Betrachtet man indes die Gruppe, die unter das Wort „Talahon“ fallen soll und das Verhalten dieser Personen, erkennt man einen Typ Jugendlicher, der auch in arabischen Ländern häufig Ärger macht. Denn letztlich werden perspektivlose junge Männer beschrieben, die keine Chance oder nicht den Willen haben, sich eine gute Zukunft aufzubauen. Auf der Suche nach Gemeinschaft und Halt landen sie vielleicht in Moscheen, die einen radikalen Islam predigen. Geht alles schief, schließen sie sich dschihadistischen Gruppen an – wie es bei der Terrormiliz Islamischer Staat (IS) schon der Fall war.
Schaut man in der Geschichte noch etwas weiter zurück, auf den algerischen Bürgerkrieg Anfang der 1990er Jahre, stößt man auf die sogenannten Hittistes.

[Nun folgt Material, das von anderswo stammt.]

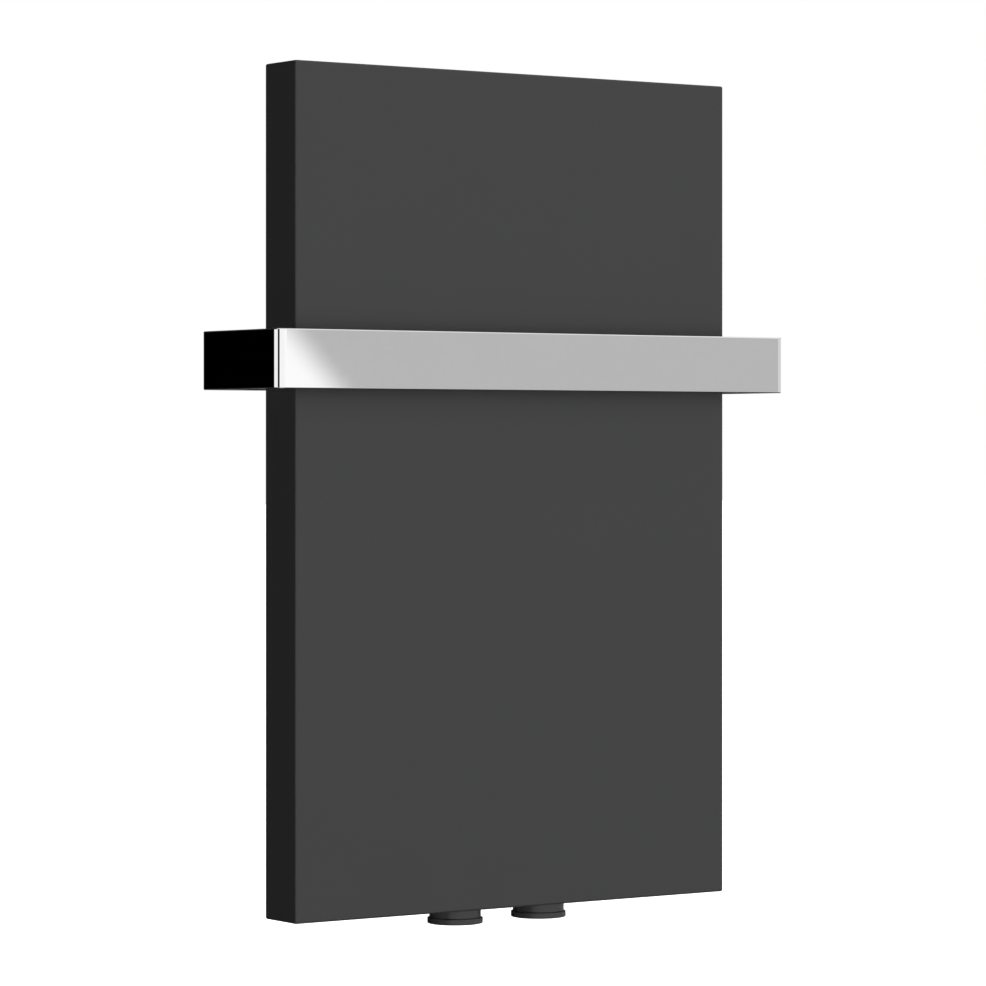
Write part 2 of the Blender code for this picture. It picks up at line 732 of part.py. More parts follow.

Es handelt sich hierbei um eine arabisch-französische Wortschöpfung. Beschrieben wurden damit junge Männer auf den Straßen des nordafrikanischen Landes, Analphabeten in zwei Sprachen (Französisch und Arabisch), die sich in großer Zahl den radikalsten islamistischen Gruppen anschlossen und Massaker verübten. Der Ausdruck leitet sich von dem arabischen Wort für Wand ab, an die sich die perspektivlosen Jugendlichen tagein tagaus gelangweilt anlehnten.
Nun ist es leider häufig so, dass in bestimmten Kreisen in Deutschland über Begebenheiten in der arabisch-islamischen Welt belustigt oder verharmlosend gesprochen wird, obwohl es sich dabei oft um unendlich traurige und manchmal verstörende Entwicklungen handelt. Auch der Hype um den Begriff „Talahon“ ist insofern bedenklich.